--- Description of the task ---
From the records, pick out and copy each line containing "handed".

--- Dataset extract ---
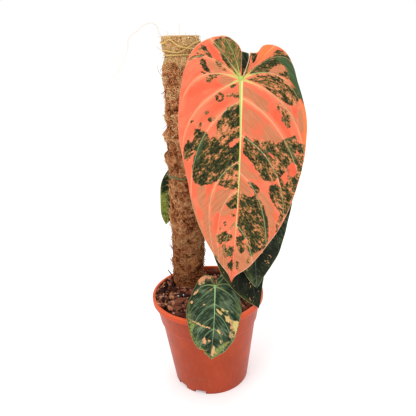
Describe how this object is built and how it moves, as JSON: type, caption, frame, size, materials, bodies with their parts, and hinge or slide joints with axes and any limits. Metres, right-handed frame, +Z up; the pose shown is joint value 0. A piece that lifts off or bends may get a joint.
* * *
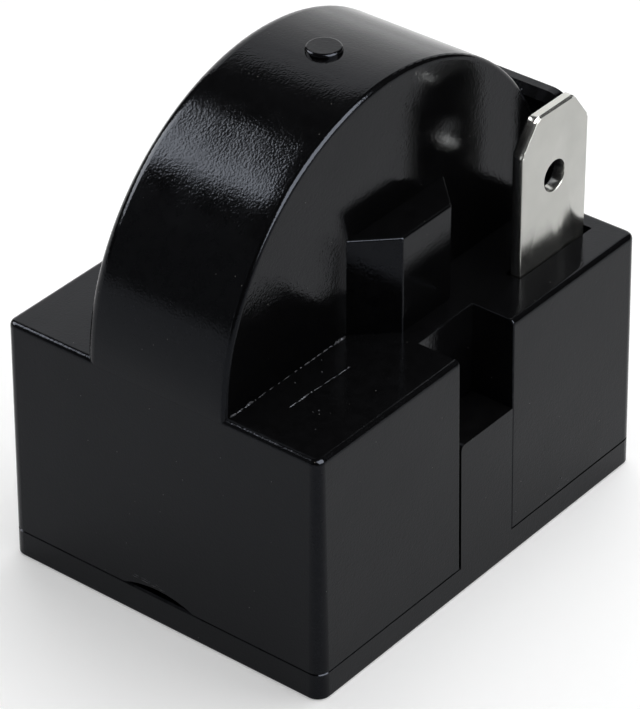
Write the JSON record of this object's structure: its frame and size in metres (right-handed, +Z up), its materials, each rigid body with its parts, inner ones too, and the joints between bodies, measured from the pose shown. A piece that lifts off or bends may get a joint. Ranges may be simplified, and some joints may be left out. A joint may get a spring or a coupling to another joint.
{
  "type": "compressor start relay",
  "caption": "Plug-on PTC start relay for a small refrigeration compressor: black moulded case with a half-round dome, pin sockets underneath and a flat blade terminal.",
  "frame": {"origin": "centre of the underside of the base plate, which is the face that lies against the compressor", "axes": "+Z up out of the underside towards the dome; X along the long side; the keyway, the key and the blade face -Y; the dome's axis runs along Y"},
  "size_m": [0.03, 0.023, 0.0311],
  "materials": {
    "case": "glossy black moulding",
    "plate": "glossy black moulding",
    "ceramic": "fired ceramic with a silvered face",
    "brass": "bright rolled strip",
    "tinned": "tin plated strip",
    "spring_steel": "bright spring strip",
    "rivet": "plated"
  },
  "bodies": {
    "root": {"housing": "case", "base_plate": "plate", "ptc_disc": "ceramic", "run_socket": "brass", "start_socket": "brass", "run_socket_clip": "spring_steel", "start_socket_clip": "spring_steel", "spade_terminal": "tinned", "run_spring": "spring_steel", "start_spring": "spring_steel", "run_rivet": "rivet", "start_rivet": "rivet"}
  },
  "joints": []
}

--- Response below ---
Describe how this object is built and how it moves, as JSON: type, caption, frame, size, materials, bodies with their parts, and hinge or slide joints with axes and any limits. Metres, right-handed frame, +Z up; the pose shown is joint value 0. A piece that lifts off or bends may get a joint.
Write the JSON record of this object's structure: its frame and size in metres (right-handed, +Z up), its materials, each rigid body with its parts, inner ones too, and the joints between bodies, measured from the pose shown. A piece that lifts off or bends may get a joint. Ranges may be simplified, and some joints may be left out. A joint may get a spring or a coupling to another joint.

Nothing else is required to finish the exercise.